A Dialogue with myself? Validating the Revealed? part 4
- Anne of DyerLogic
- Nov 9, 2020
- 4 min read
Updated: Nov 18, 2020
The previous blog we talked about 'revelation' - from God. In my recent reading, I came across a quotation from Barth! Not common to my normal reading but he wrote 'Theology is constituted solely by revelation: ‘in Jesus Christ, the hidden God has indeed made himself apprehensible. Not directly, but indirectly. Not to sight, but to faith. Not in His being, but in sign.’(Barth vol 2:ii). Interesting. So by what 'sign' might I have found a 'revelation' of God? The Bible has lots of this as it is the means Christians believe for God to 'reveal' himself. Yet, I ask, how does revelation provided nearly 2000 years ago relate to me today? - to you today? How do I know- cognitively and every other way - relationally - that the revelation of Jesus Christ as given in the Bible is genuinely available today? Brain (or cognitive) understanding of even a part of it is a start but hardly sufficient. So no matter how much apologetic argument can be brought to bear from external sources - about the biblical sources, about its texts, about the people who initiated them - it is insufficient without my personal knowledge.
A lot of challenges to that 'knowledge' come from our background. Would I have been a fervent Muslim, Buddhist, Hindu or communist if I had been brought up in worldviews and cultures that held any of those as primary? Well, the West has enough challenges nowadays not to warrant a 'Christian' background and worldview that is simply accepted from nurture. It would have been easy for me to have gone the same way as 99% of my school friends- into secular, not so risky, the educated world of work and earned money to go home each day, have a meal, watch the box, go to bed, get up go to work... and throw in a bit of leisure activity. For a start - for me at least how boring that might have been. What motivates that? self, security? Not just that surely? Yes, lots of people are altruistic enough to get involved in charities and serve beyond themselves. Something more? I wanted something more.
Being brought up with a Christian mother certainly swayed us (my two younger sisters and me) into the church though having to ask dad if I could be baptised was a bit tricky; he was antagonistic. Ask about getting married in a church -no not the Anglican at the top of the village, the Pentecostal one in town in the middle of non-beautiful terraced houses? He almost refused to come and 'give me away'; so I could have gone an easier route. Why did I choose to assert the rather odd route? Why not the local state church? Why an odd, very non-conformist chapel?

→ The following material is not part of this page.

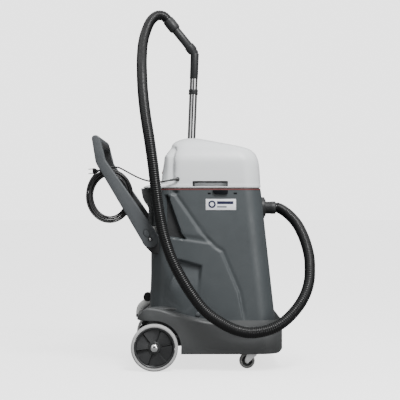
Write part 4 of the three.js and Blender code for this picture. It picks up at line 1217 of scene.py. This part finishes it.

I'll have to relate my story. At nine I had been to a Christian convention at Filey and duly attended the kids' sessions. Fun. yes, I knew all the stories. Yes, I knew what had to be done to commit myself to Jesus - and I did it -to make sure... But when did that become 'real'? At Thirteen I decided to not go to church, to try out the 'other way'. It hardly lasted three weeks before I felt if I wanted to go back I'd best go before it was too embarrassing to tell why I'd been away. I wasn't exactly excited. I was feeling rather 'flat'. A youth camp might have helped. Two years later I began writing notes in a diary, journaling occasionally on spiritual matters. Reading the bible was beginning to have a bit more sense than just a history lesson. Having done, aged 10-11, the 500 questions for the Young Sower's league and won the bible and then another 500 for the concordance might have helped but it was mostly cognitive. Looking in the back appendices of that Bible during sermons was more interesting for working out when Joseph might have lived... and what date Moses might have dealt with which Pharoah - than working out a spiritual pathway for myself.
Yet when at 16 I was the only youth in a youth mission [all the other attendees were church members of adult 'helper' nature] I did actually sense God say -I presumed it was Him- get baptised. 'No, I don't want to. I don't like their baptistry in another back of beyond terraced area in town'. I gave in; I agreed, having had to ask the opposition - my Dad - first, that I'd ask the church to baptise me. Obedience to that 'sense' of revelation, seemed to trigger a new step of delight in the Bible as God's word. It was beginning to work as 'revelation' not just words on a page. It takes two to tango, not that I've ever danced the tango (or any other dance really); God does things; I do things in response. Relationship. This is how I saw it then and it has become foundational... but does it always work? I can relate later parts of our story in future blogs. It all depends on our concept of Truth. Back to blog 1.
If we look carefully at John's Gospel it is a matter of Truth based on fulfilment by Jesus of the old [Ritual formulations of temple etc], and Revelation of who Jesus is [Come and see (John 1:39) - he invites us] until Relationship is formed. That comes out of belief. These things were written that you might believe that Jesus is the Christ (Messiah) the Son of God and that by believing you might have life in his name. (John 20:31). The invitation is there for all of us. Try it.